Cholesterol, like other sterols, is an essential component of our cell membranes. However, high cholesterol intake and absorption can cause ill health, and so the body has evolved ways to regulate its absorption from our diet. A striking exception to this occurs in sitosterolemia, a rare, recessive human disorder that causes increased intestinal absorption of dietary sterols, including plant sterols and cholesterol, and premature coronary heart disease. Now, researchers have discovered two novel ATP-binding cassette (ABC) transporter genes that are mutated in sitosterolemia sufferers.

The genes were identified by a combined microarray and candidate-gene approach. Reasoning that the sitosterolemia locus might be regulated by a nuclear hormone receptor ( LXR) that mediates cholesterol homeostasis, the researchers used microarrays to search for mouse transcripts that were upregulated in response to an LXR ligand. One such transcript encoded a novel ABC transporter, ABCG5, that mapped to the human sitosterolemia locus. Its gene turned out to be adjacent to another locus, transcribed in the opposite direction, that contained a second transporter gene, ABCG8. Sitosterolemia patients were found to have mutations in either gene.

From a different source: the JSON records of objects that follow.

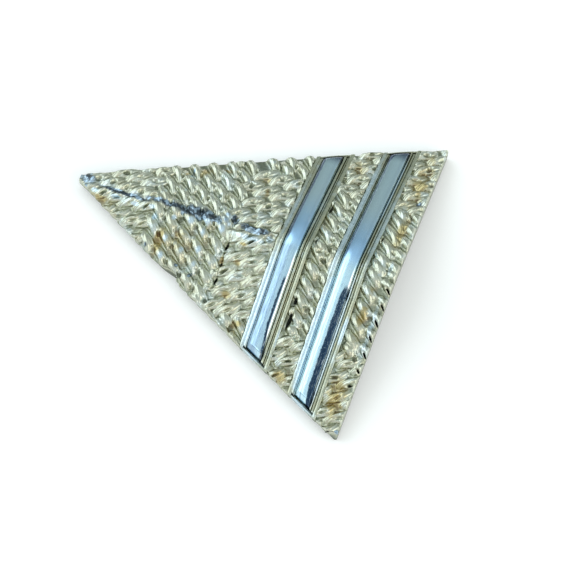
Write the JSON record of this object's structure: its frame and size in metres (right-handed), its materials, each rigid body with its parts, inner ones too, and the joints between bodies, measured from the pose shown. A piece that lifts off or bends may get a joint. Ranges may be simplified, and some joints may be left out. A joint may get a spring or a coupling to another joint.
{
  "type": "brooch",
  "caption": "Large triangular brooch folded along a ridge, with gold-tone rope relief in parquet squares, crossed by polished silver-tone half-round bars.",
  "frame": {"origin": "middle of the brooch's plan, on the table that it lies on face up", "axes": "+X along the ridge from the apex towards the base, +Y towards the upper corner, +Z out of the face, away from the table"},
  "size_m": [0.0516, 0.051, 0.0095],
  "materials": {
    "cast_gold_tone": "cast relief, pale gold plate, lightly tarnished in the recesses",
    "polished_silver_tone": "mirror polish with fine scratches",
    "pin_steel": "plated steel, satin"
  },
  "bodies": {
    "root": {"cast_shell": "cast_gold_tone", "inner_bar": "polished_silver_tone", "outer_bar": "polished_silver_tone", "bar_pin": "pin_steel"}
  },
  "joints": []
}
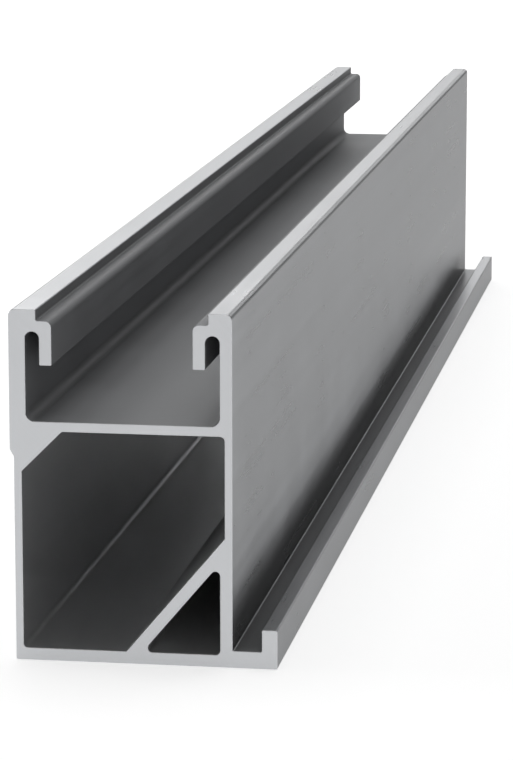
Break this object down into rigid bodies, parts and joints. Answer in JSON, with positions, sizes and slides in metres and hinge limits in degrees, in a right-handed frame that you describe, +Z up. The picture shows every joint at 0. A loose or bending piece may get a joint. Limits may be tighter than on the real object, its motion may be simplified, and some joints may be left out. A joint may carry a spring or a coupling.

Sitosterolemia sufferers accumulate large amounts of plant sterols in their tissues that are not normally absorbed. Or so it was thought. Berge et al.'s findings indicate that plant sterols, such as sitosterol, are absorbed by intestinal cells but are then pumped back into the gut lumen by ABC transporters, such as ABCG5 and ABCG8. It remains to be investigated whether subtle defects in these proteins or their regulation underlie our varied responses to high-cholesterol diets.